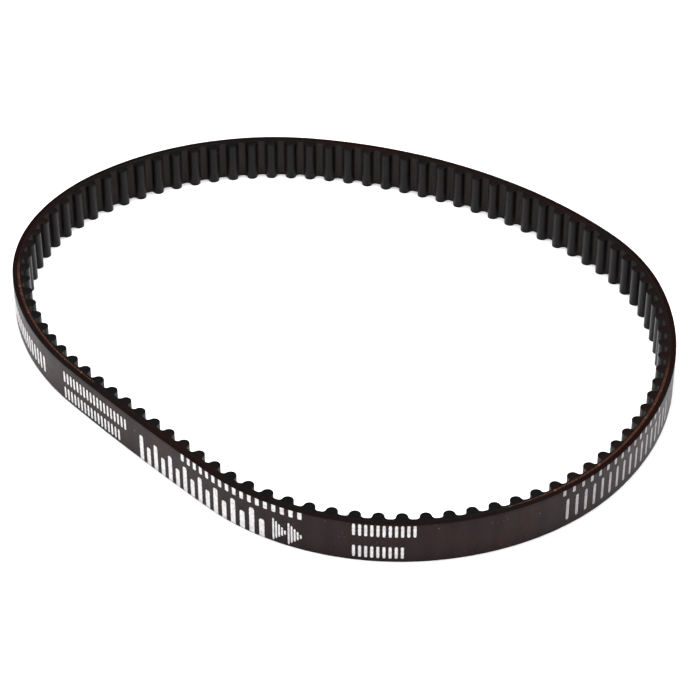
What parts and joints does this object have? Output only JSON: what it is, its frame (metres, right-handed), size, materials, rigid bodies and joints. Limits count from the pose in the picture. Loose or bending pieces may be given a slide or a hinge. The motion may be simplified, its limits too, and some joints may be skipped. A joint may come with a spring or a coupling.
{
  "type": "timing belt",
  "caption": "Endless synchronous belt with round teeth inside and a smooth printed back, lying on edge as a loose egg-shaped loop.",
  "frame": {"origin": "middle of the loop's overall box, on the plane of the lower cut edge that the belt rests on", "axes": "+Z along the belt's width, the direction of the pulley shafts; +X along the longest extent of the loop; +Y away from the side with the nearly straight run"},
  "size_m": [0.0916, 0.09, 0.006],
  "materials": {
    "backing_rubber": "satin",
    "cord_rubber": "matte",
    "glass_cord": "matte",
    "tooth_rubber": "matte",
    "facing_fabric": "matte",
    "print_white": "matte",
    "print_silver": "satin"
  },
  "bodies": {
    "root": {"back_cover": "backing_rubber", "cord_bed": "cord_rubber", "tension_cord_s": "glass_cord", "tension_cord_z": "glass_cord", "tooth_cores": "tooth_rubber", "tooth_facing": "facing_fabric", "print_main_row": "print_white", "print_cut_row": "print_white", "print_arrow": "print_white", "print_double_row": "print_white", "print_size_row": "print_silver", "print_size_cut_row": "print_silver", "print_origin_rows": "print_white", "print_batch_row": "print_white"}
  },
  "joints": []
}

══════════════════════════════

Work instructions => Write the listing out again, exactly as shown above.

Expected answer =>
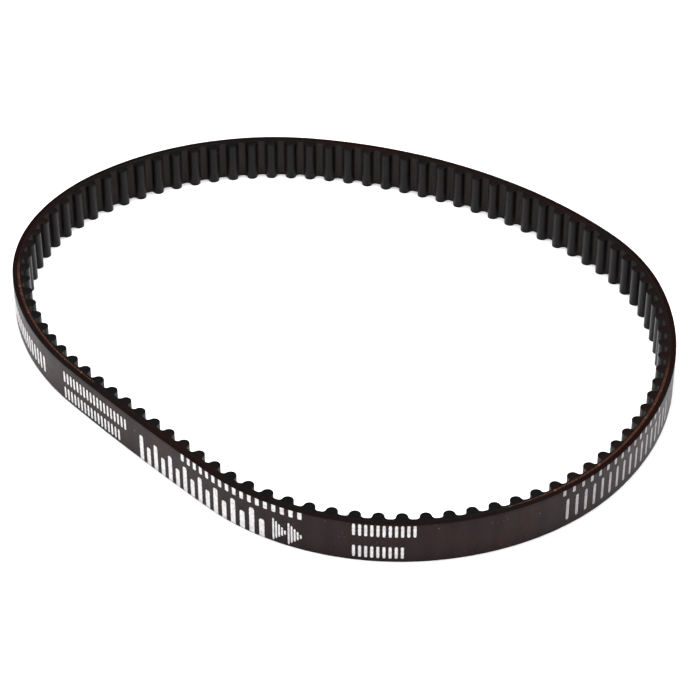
What parts and joints does this object have? Output only JSON: what it is, its frame (metres, right-handed), size, materials, rigid bodies and joints. Limits count from the pose in the picture. Loose or bending pieces may be given a slide or a hinge. The motion may be simplified, its limits too, and some joints may be skipped. A joint may come with a spring or a coupling.
{
  "type": "timing belt",
  "caption": "Endless synchronous belt with round teeth inside and a smooth printed back, lying on edge as a loose egg-shaped loop.",
  "frame": {"origin": "middle of the loop's overall box, on the plane of the lower cut edge that the belt rests on", "axes": "+Z along the belt's width, the direction of the pulley shafts; +X along the longest extent of the loop; +Y away from the side with the nearly straight run"},
  "size_m": [0.0916, 0.09, 0.006],
  "materials": {
    "backing_rubber": "satin",
    "cord_rubber": "matte",
    "glass_cord": "matte",
    "tooth_rubber": "matte",
    "facing_fabric": "matte",
    "print_white": "matte",
    "print_silver": "satin"
  },
  "bodies": {
    "root": {"back_cover": "backing_rubber", "cord_bed": "cord_rubber", "tension_cord_s": "glass_cord", "tension_cord_z": "glass_cord", "tooth_cores": "tooth_rubber", "tooth_facing": "facing_fabric", "print_main_row": "print_white", "print_cut_row": "print_white", "print_arrow": "print_white", "print_double_row": "print_white", "print_size_row": "print_silver", "print_size_cut_row": "print_silver", "print_origin_rows": "print_white", "print_batch_row": "print_white"}
  },
  "joints": []
}